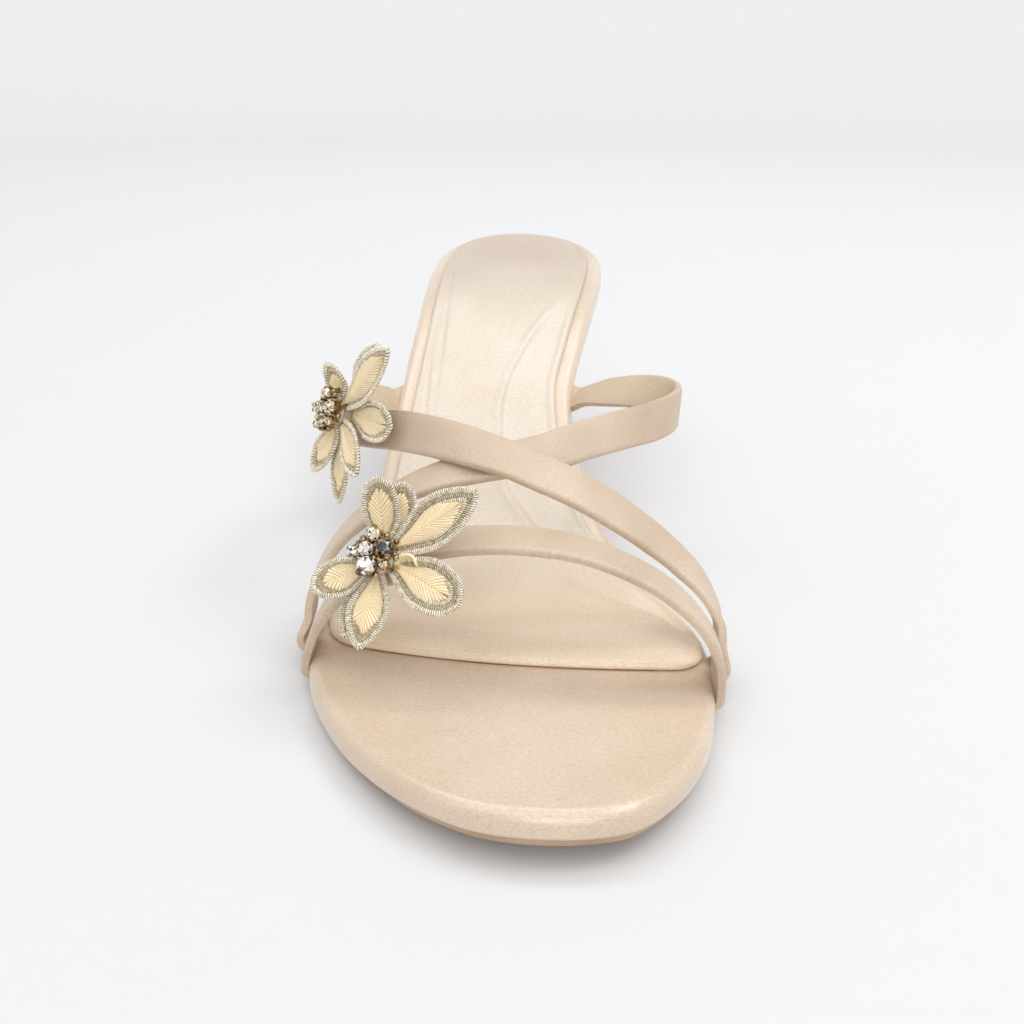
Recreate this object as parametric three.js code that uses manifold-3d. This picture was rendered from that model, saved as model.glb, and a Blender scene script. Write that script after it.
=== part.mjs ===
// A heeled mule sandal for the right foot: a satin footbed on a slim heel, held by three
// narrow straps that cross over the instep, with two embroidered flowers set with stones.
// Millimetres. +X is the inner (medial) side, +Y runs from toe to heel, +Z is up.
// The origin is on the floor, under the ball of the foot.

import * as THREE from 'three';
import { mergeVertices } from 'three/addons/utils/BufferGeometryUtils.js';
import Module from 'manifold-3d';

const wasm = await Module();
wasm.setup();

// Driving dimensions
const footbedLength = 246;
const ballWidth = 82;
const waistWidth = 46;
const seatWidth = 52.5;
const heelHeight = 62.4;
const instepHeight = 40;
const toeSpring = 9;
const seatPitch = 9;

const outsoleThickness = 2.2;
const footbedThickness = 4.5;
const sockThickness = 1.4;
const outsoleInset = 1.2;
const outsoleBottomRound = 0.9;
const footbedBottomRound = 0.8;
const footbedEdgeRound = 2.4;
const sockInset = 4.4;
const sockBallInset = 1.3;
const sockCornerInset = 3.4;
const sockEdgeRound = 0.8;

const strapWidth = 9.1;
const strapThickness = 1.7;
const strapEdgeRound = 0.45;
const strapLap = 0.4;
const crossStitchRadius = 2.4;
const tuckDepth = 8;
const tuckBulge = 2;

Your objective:
Copy out the whole listing, exactly as written.

Answer below:
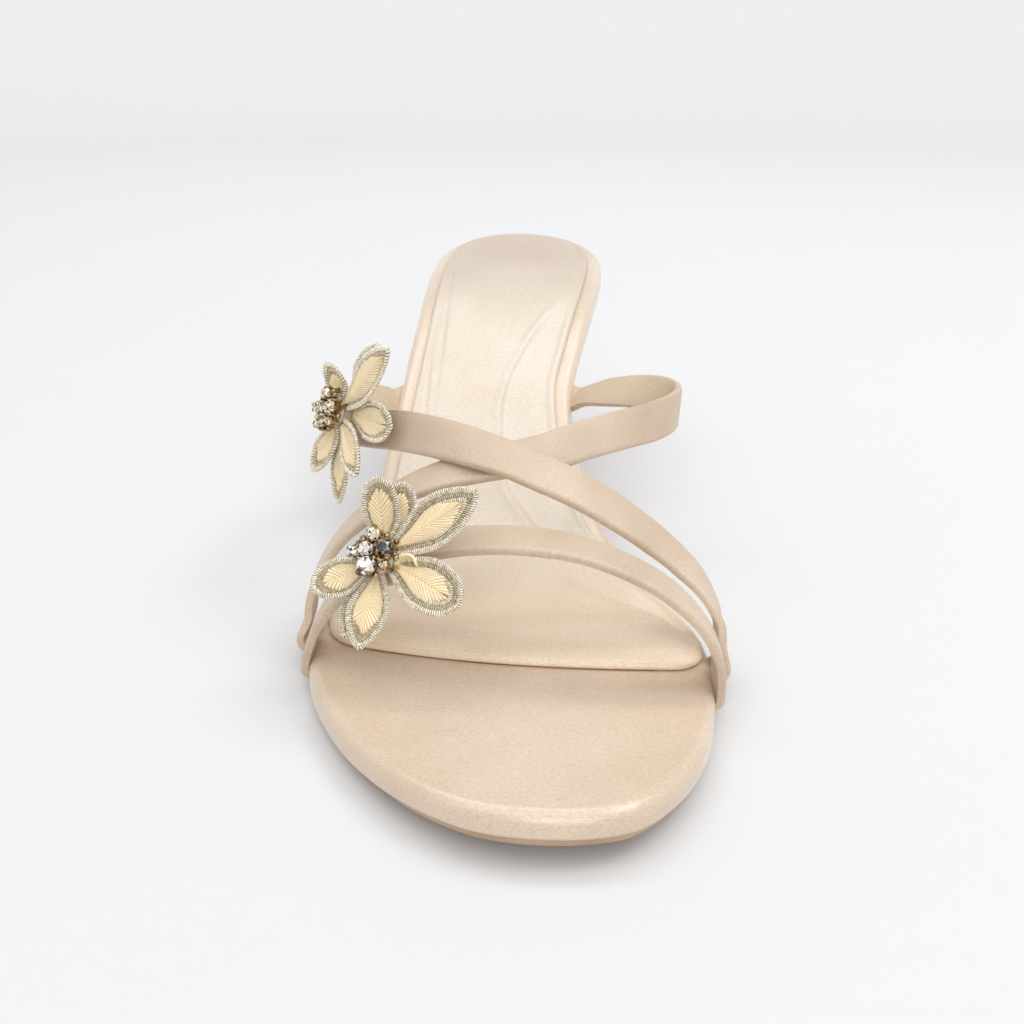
Recreate this object as parametric three.js code that uses manifold-3d. This picture was rendered from that model, saved as model.glb, and a Blender scene script. Write that script after it.
=== part.mjs ===
// A heeled mule sandal for the right foot: a satin footbed on a slim heel, held by three
// narrow straps that cross over the instep, with two embroidered flowers set with stones.
// Millimetres. +X is the inner (medial) side, +Y runs from toe to heel, +Z is up.
// The origin is on the floor, under the ball of the foot.

import * as THREE from 'three';
import { mergeVertices } from 'three/addons/utils/BufferGeometryUtils.js';
import Module from 'manifold-3d';

const wasm = await Module();
wasm.setup();

// Driving dimensions
const footbedLength = 246;
const ballWidth = 82;
const waistWidth = 46;
const seatWidth = 52.5;
const heelHeight = 62.4;
const instepHeight = 40;
const toeSpring = 9;
const seatPitch = 9;

const outsoleThickness = 2.2;
const footbedThickness = 4.5;
const sockThickness = 1.4;
const outsoleInset = 1.2;
const outsoleBottomRound = 0.9;
const footbedBottomRound = 0.8;
const footbedEdgeRound = 2.4;
const sockInset = 4.4;
const sockBallInset = 1.3;
const sockCornerInset = 3.4;
const sockEdgeRound = 0.8;

const strapWidth = 9.1;
const strapThickness = 1.7;
const strapEdgeRound = 0.45;
const strapLap = 0.4;
const crossStitchRadius = 2.4;
const tuckDepth = 8;
const tuckBulge = 2;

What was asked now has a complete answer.